-- Begin --
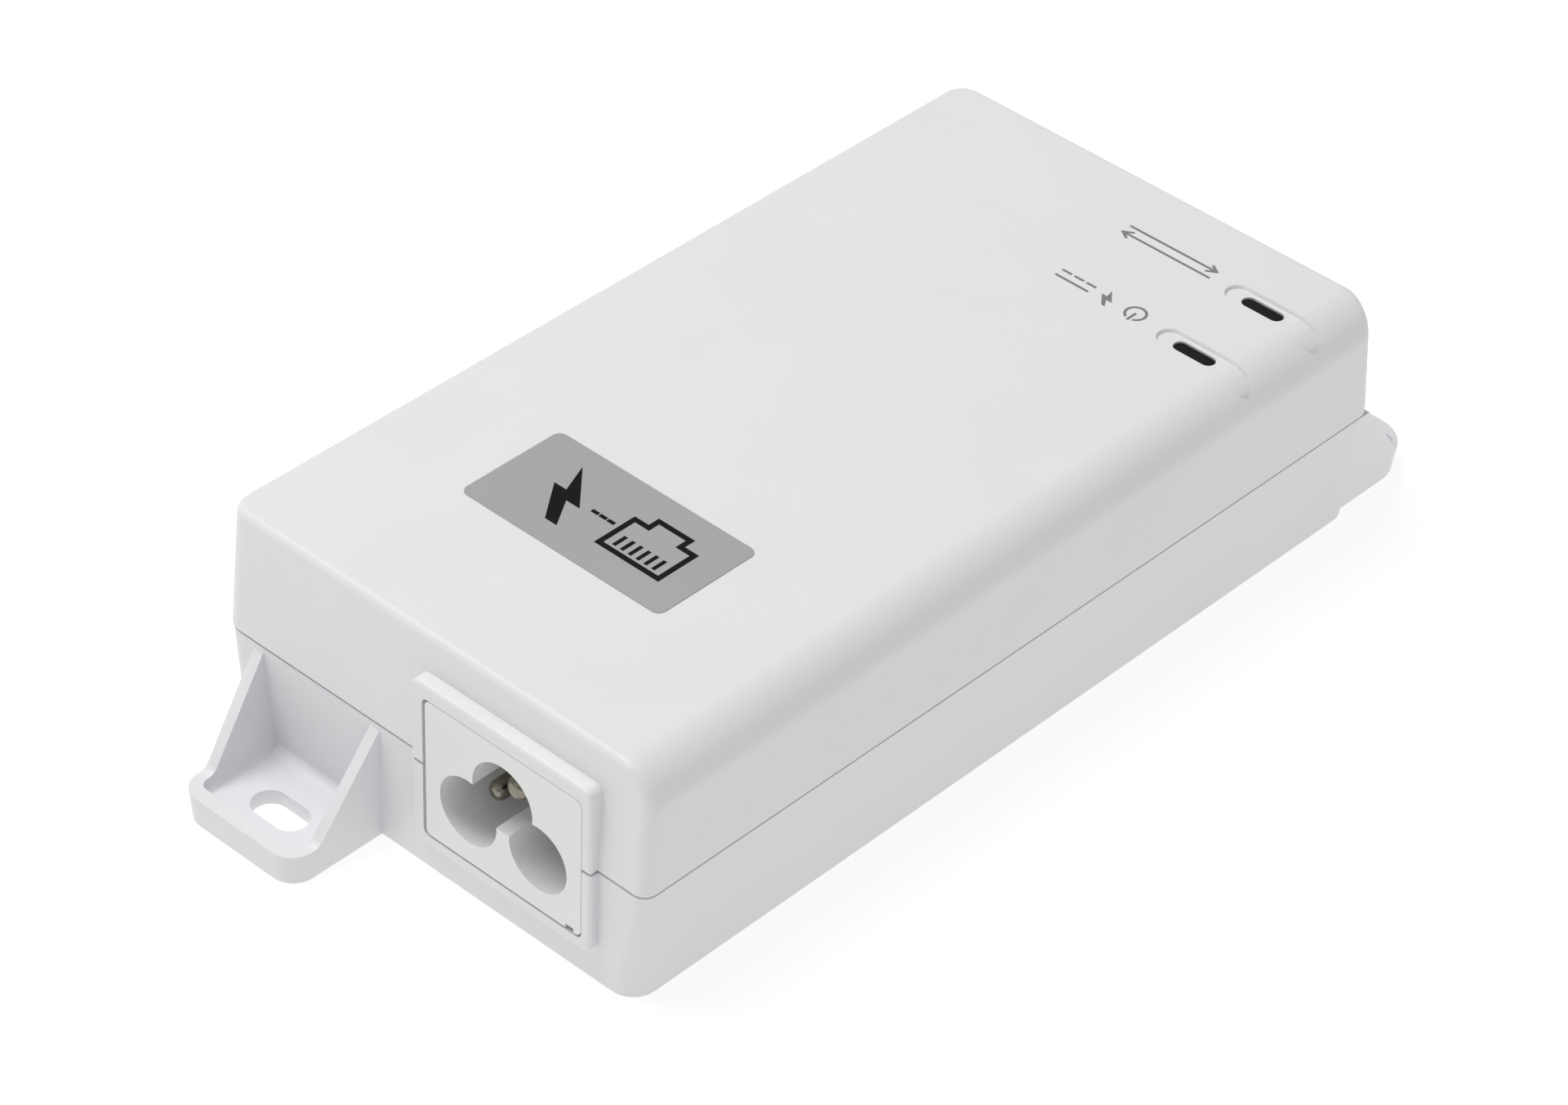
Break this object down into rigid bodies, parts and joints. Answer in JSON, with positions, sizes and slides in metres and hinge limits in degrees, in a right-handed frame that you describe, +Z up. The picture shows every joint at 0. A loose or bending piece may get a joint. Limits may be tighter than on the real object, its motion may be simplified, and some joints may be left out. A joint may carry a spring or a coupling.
{
  "type": "power over ethernet injector",
  "caption": "Power over ethernet injector: pale two-shell plastic box with a cloverleaf mains inlet, network jacks, indicator windows and slotted wall ears.",
  "frame": {"origin": "middle of the underside, on the surface that the injector lies on", "axes": "+X across towards the side with the indicator windows, +Y along towards the network jacks (the mains inlet is at -Y), +Z up"},
  "size_m": [0.062, 0.141, 0.0301],
  "materials": {
    "case_plastic": "moulded, fine grain",
    "inlet_plastic": "moulded, smooth",
    "pin_nickel": "nickel plated",
    "label_silver": "satin silver film",
    "label_white": "satin film",
    "lens_smoked": "smoked, polished",
    "led_clear": "clear epoxy",
    "board_green": "solder mask",
    "fibre_sheet": "fibre film",
    "screw_steel": "zinc plated",
    "jack_plastic": "moulded",
    "shield_steel": "tin plated",
    "contact_gold": "gold plated",
    "fuse_ceramic": "glazed",
    "clip_tin": "tin plated",
    "coating_blue": "dipped",
    "coating_dark": "dipped",
    "film_yellow": "moulded box",
    "ferrite": "sintered",
    "copper_wire": "enamelled",
    "chip_epoxy": "moulded epoxy",
    "heatsink_aluminium": "bright",
    "sleeve_black": "shrunk sleeve",
    "bobbin_plastic": "moulded",
    "tape_yellow": "polyester tape"
  },
  "bodies": {
    "root": {"top_cover": "case_plastic", "bottom_case": "case_plastic", "inlet_housing": "inlet_plastic", "line_pin": "pin_nickel", "neutral_pin": "pin_nickel", "earth_pin": "pin_nickel", "name_label": "label_silver", "rating_label": "label_white", "power_light_pipe": "lens_smoked", "active_light_pipe": "lens_smoked", "power_led": "led_clear", "active_led": "led_clear", "main_board": "board_green", "insulating_sheet": "fibre_sheet", "case_screws": "screw_steel", "board_screws": "screw_steel", "heatsink_screws": "screw_steel", "data_in_jack_housing": "jack_plastic", "power_out_jack_housing": "jack_plastic", "data_in_jack_shield": "shield_steel", "power_out_jack_shield": "shield_steel", "data_in_jack_contacts": "contact_gold", "power_out_jack_contacts": "contact_gold", "mains_fuse": "fuse_ceramic", "fuse_clips": "clip_tin", "varistor": "coating_blue", "thermistor": "coating_dark", "x_capacitor": "film_yellow", "choke_core": "ferrite", "choke_windings": "copper_wire", "bridge_rectifier": "chip_epoxy", "bulk_capacitor": "sleeve_black", "transistor_heatsink": "heatsink_aluminium", "diode_heatsink": "heatsink_aluminium", "switching_transistor": "chip_epoxy", "output_diode": "chip_epoxy", "transformer_core": "ferrite", "transformer_bobbin": "bobbin_plastic", "transformer_windings": "tape_yellow", "y_capacitor": "coating_blue", "optocoupler": "chip_epoxy", "pwm_controller": "chip_epoxy", "output_capacitors": "sleeve_black", "output_inductor": "copper_wire", "data_transformer": "chip_epoxy", "power_controller": "chip_epoxy", "sense_resistor": "chip_epoxy"}
  },
  "joints": []
}
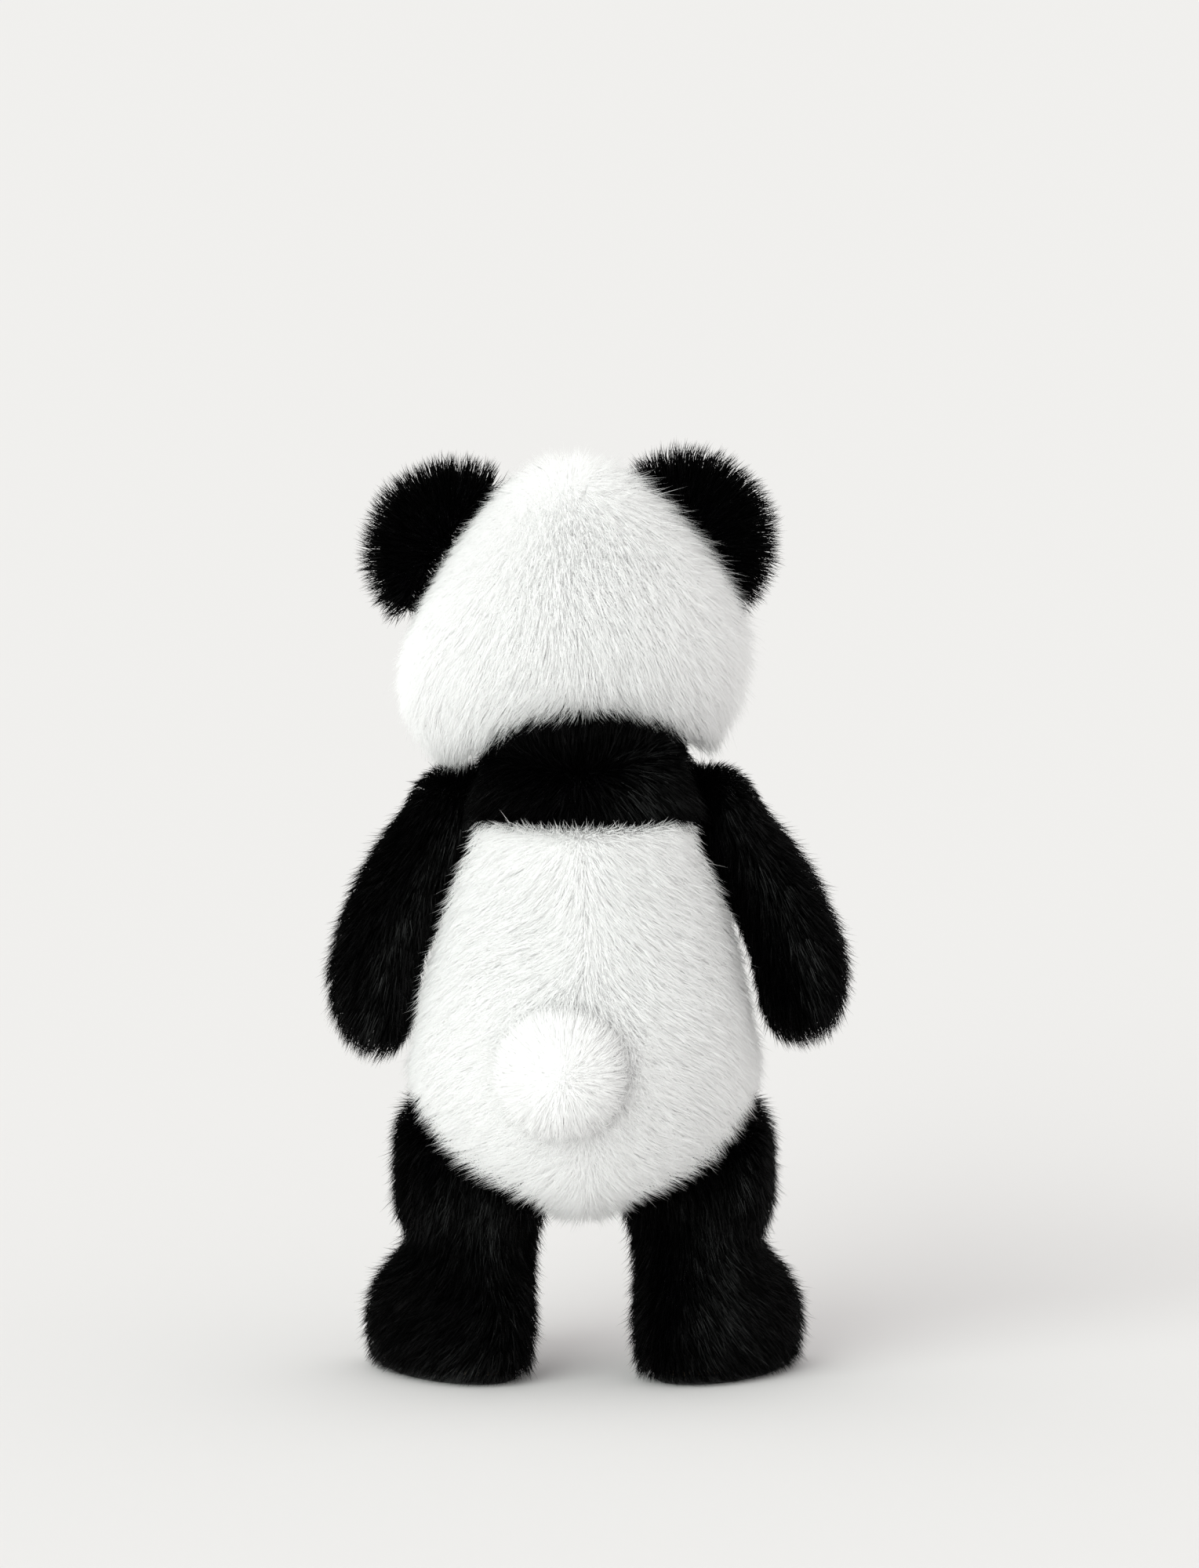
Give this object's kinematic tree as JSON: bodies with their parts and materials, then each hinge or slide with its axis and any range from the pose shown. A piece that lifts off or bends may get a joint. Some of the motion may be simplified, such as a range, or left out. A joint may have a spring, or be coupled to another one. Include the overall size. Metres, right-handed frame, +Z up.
{
  "type": "plush panda",
  "caption": "Standing soft toy panda sewn from long black and white pile panels over fibre stuffing, with a turning head and arms and legs that swing.",
  "frame": {"origin": "on the floor between the feet, straight below the neck's turning axis", "axes": "the toy faces -Y, its left side is +X, +Z is up, and it stands on Z = 0"},
  "size_m": [0.1623, 0.1454, 0.294],
  "materials": {
    "white_pile": "matte",
    "black_pile": "matte",
    "black_sole": "matte",
    "fibre_filling": "matte",
    "pellet_bag_cotton": "matte",
    "sole_board": "matte",
    "eye_gloss": "gloss",
    "nose_gloss": "satin",
    "washer_plastic": "satin",
    "mouth_thread": "satin"
  },
  "bodies": {
    "torso": {"yoke_back": "black_pile", "yoke_front": "black_pile", "back_panel_left": "white_pile", "back_panel_right": "white_pile", "belly_panel_left": "white_pile", "belly_panel_right": "white_pile", "torso_stuffing": "fibre_filling", "seat_pellet_bag": "pellet_bag_cotton", "tail_skin": "white_pile", "tail_stuffing": "fibre_filling"},
    "head": {"head_back_left": "white_pile", "head_back_right": "white_pile", "head_side_left": "white_pile", "head_side_right": "white_pile", "head_crown": "white_pile", "head_chin": "white_pile", "muzzle": "white_pile", "eye_patch_left": "black_pile", "eye_patch_right": "black_pile", "eye_left": "eye_gloss", "eye_right": "eye_gloss", "eye_washer_left": "washer_plastic", "eye_washer_right": "washer_plastic", "nose": "nose_gloss", "nose_washer": "washer_plastic", "mouth_stitching": "mouth_thread", "ear_left_back": "black_pile", "ear_left_front": "black_pile", "ear_left_wadding": "fibre_filling", "ear_right_back": "black_pile", "ear_right_front": "black_pile", "ear_right_wadding": "fibre_filling", "head_stuffing": "fibre_filling"},
    "arm_left": {"arm_left_outer": "black_pile", "arm_left_inner": "black_pile", "arm_left_stuffing": "fibre_filling"},
    "leg_left": {"leg_left_outer": "black_pile", "leg_left_inner": "black_pile", "leg_left_stuffing": "fibre_filling", "leg_left_pellet_bag": "pellet_bag_cotton", "leg_left_sole_board": "sole_board", "leg_left_sole": "black_sole"},
    "arm_right": {"arm_right_outer": "black_pile", "arm_right_inner": "black_pile", "arm_right_stuffing": "fibre_filling"},
    "leg_right": {"leg_right_outer": "black_pile", "leg_right_inner": "black_pile", "leg_right_stuffing": "fibre_filling", "leg_right_pellet_bag": "pellet_bag_cotton", "leg_right_sole_board": "sole_board", "leg_right_sole": "black_sole"}
  },
  "joints": [
    {"name": "neck_turn", "type": "hinge", "parent": "torso", "child": "head", "pos_m": [0, 0, 0.1765], "axis": [0, 0, 1], "range_deg": [-39, 31]},
    {"name": "shoulder_left", "type": "hinge", "parent": "torso", "child": "arm_left", "pos_m": [0.04, 0.002, 0.183], "axis": [-1, 0, 0], "range_deg": [-30, 85]},
    {"name": "shoulder_right", "type": "hinge", "parent": "torso", "child": "arm_right", "pos_m": [-0.04, 0.002, 0.183], "axis": [-1, 0, 0], "range_deg": [-30, 85]},
    {"name": "hip_left", "type": "hinge", "parent": "torso", "child": "leg_left", "pos_m": [0.036, -0.008, 0.068], "axis": [-1, 0, 0], "range_deg": [-20, 75]},
    {"name": "hip_right", "type": "hinge", "parent": "torso", "child": "leg_right", "pos_m": [-0.036, -0.008, 0.068], "axis": [-1, 0, 0], "range_deg": [-20, 75]}
  ]
}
-- End --
Exercise description —
Copy every line from the records above that contains the word "handed".

Complete response —
Break this object down into rigid bodies, parts and joints. Answer in JSON, with positions, sizes and slides in metres and hinge limits in degrees, in a right-handed frame that you describe, +Z up. The picture shows every joint at 0. A loose or bending piece may get a joint. Limits may be tighter than on the real object, its motion may be simplified, and some joints may be left out. A joint may carry a spring or a coupling.
Give this object's kinematic tree as JSON: bodies with their parts and materials, then each hinge or slide with its axis and any range from the pose shown. A piece that lifts off or bends may get a joint. Some of the motion may be simplified, such as a range, or left out. A joint may have a spring, or be coupled to another one. Include the overall size. Metres, right-handed frame, +Z up.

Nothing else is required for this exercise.